Perry directs state agencies to screen employees

AUSTIN — Gov. Rick Perry on Dec. 3 ordered state agencies to check the employment eligibility of current and prospective employees by using E-Verify, an Internet-based system that allows employers to determine the eligibility of their employees to work in the United States. 

Perry also urged Congress to pass legislation “to provide the resources necessary to secure our southern border.” Perry’s announcements come in the wake of President Obama’s executive action on immigration on Nov. 20. At the time, in a national broadcast, Obama said he would take various actions because of the protracted unwillingness of Congress to pass an immigration reform bill that addresses the legal status of millions of undocumented workers employed in Texas and other states by American business owners. A White House news release lists three elements of the president’s executive actions:

1. Cracking down on illegal immigration at the border to increase the chances that anyone attempting to cross illegally will be caught and sent back; continuing the surge of resources that effectively reduced the number of unaccompanied children crossing the border illegally last summer; and centralizing border security command-and-control.

2. Deporting felons, not families to focus on the deportation of people who threaten national security and public safety; and directing immigration enforcement to place anyone suspected of terrorism, violent criminals, gang members and recent border crossers at the top of the deportation priority list.

3. Accountability through criminal background checks and taxes, to hold accountable those undocumented immigrants who have lived in the United States for more than five years and are parents of U.S. citizens or Lawful Permanent Residents.

Meanwhile, Perry said, “It’s clear now more than ever that Congress must finally pass a bill that dedicates the necessary resources to securing our border, once and for all. Without border security, immigration reform is a fruitless exercise.”

States challenge president

Texas was joined by 16 other states on Dec. 3 in filing a court challenge to President Obama’s executive actions on immigration that he announced last month.

Texas Attorney General and governor-elect Greg Abbott, who filed the lawsuit in the U.S. District Court Southern District of Texas, wrote that the U.S. Constitution’s Take Care Clause “limits the President’s power and ensures that he will faithfully execute Congress’s laws – not rewrite them under the guise of ‘prosecutorial discretion.’”

Also claimed is that the Department of Homeland Security’s directive was issued without following the Administrative Procedure Act’s rule-making guidelines and awards “legal benefits to individuals whose conduct contradicts the priorities of Congress.”

States joining Texas in the lawsuit are Alabama, Georgia, Idaho, Indiana, Kansas, Louisiana, Maine, Mississippi, Montana, Nebraska, North Carolina, South Carolina, South Dakota, Utah, West Virginia and Wisconsin.

Task force issues report

Gov. Perry on Dec. 4 announced the Texas Task Force on Infectious Disease Preparedness and Response has issued a 174-page report regarding the state’s capabilities to prepare for and respond to infectious diseases, such as the Ebola virus and other emerging pathogens.
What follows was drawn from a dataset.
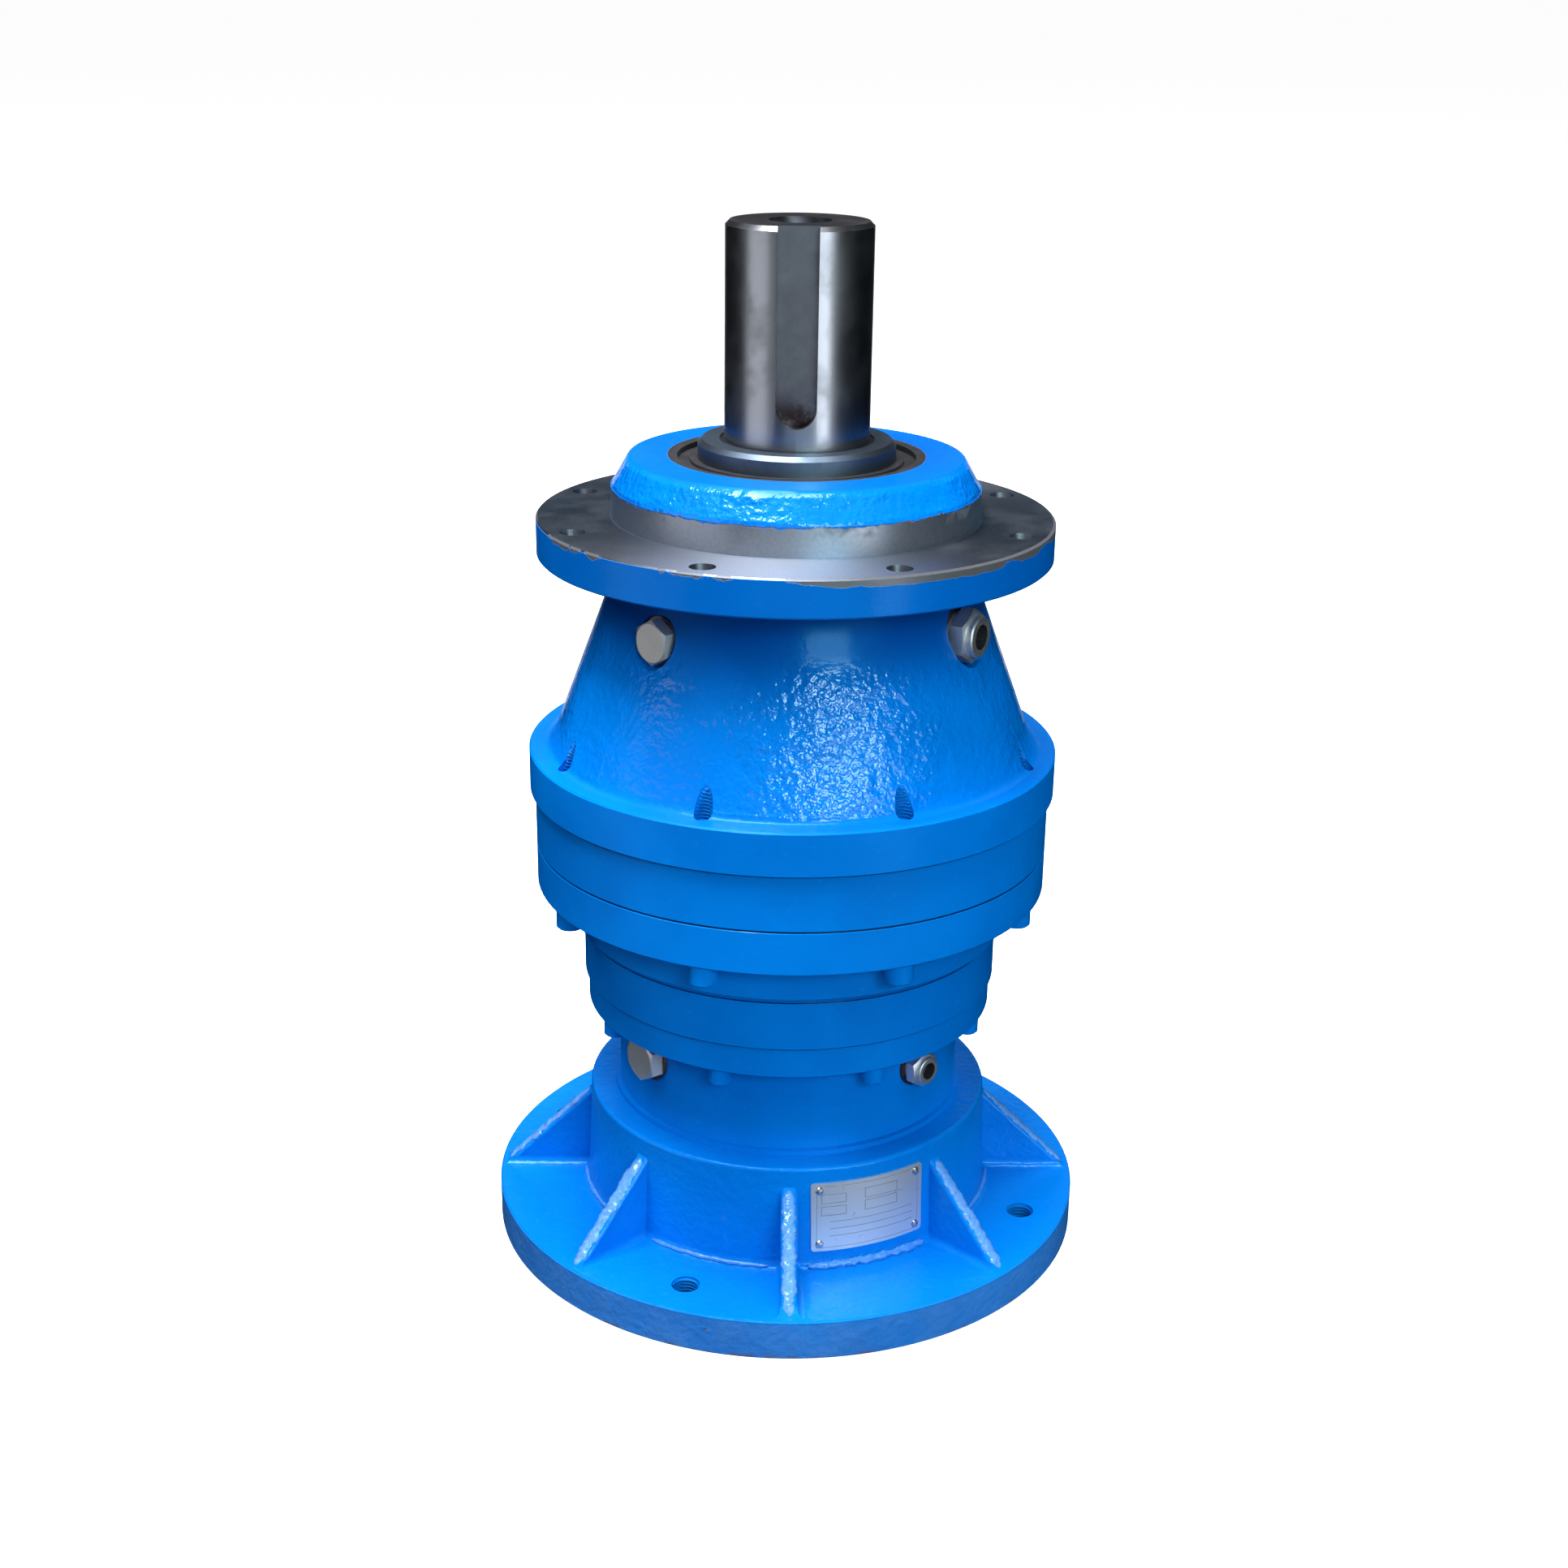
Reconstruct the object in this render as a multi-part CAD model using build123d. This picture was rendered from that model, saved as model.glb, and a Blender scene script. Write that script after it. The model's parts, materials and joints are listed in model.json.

Examples of the report’s findings and recommendations:

  • Education of diverse health care professionals is essential for the initial identification, assessment, triage, care and isolation of patients with Ebola or other uncommon but high-consequence infectious diseases.
  • Consideration should be given to the care, monitoring and disposition of domestic animals, especially pets.
  • The state and external partners should develop a “mobile app” for real-time collection and monitoring of temperature and symptom data.
  • Establishment of bio-containment treatment facilities and a pediatric unit specializing in the care of infants and children with Ebola and other high consequence infectious diseases.

Former Senate secretary dies

Betty King, who served as secretary of the Texas Senate from 1977 to 2001, died Dec. 1 in Austin. She was 89.

First hired as a House Appropriations Committee clerk in 1947, her patience, grace and unflappability were soon known and long appreciated, until her retirement in 2001.

Plans are for a private burial in the Texas State Cemetery.

Kolkorst wins Senate runoff

State Rep. Lois W. Kolkhorst, R-Brenham, last week won the runoff election for the Senate District 18 seat and will succeed Sen. Glenn Hegar, R-Katy, who was elected state comptroller in the November general election.

Kolkhorst, who chairs the House Public Health committee, has served as a member of the Texas House of Representatives since 2001.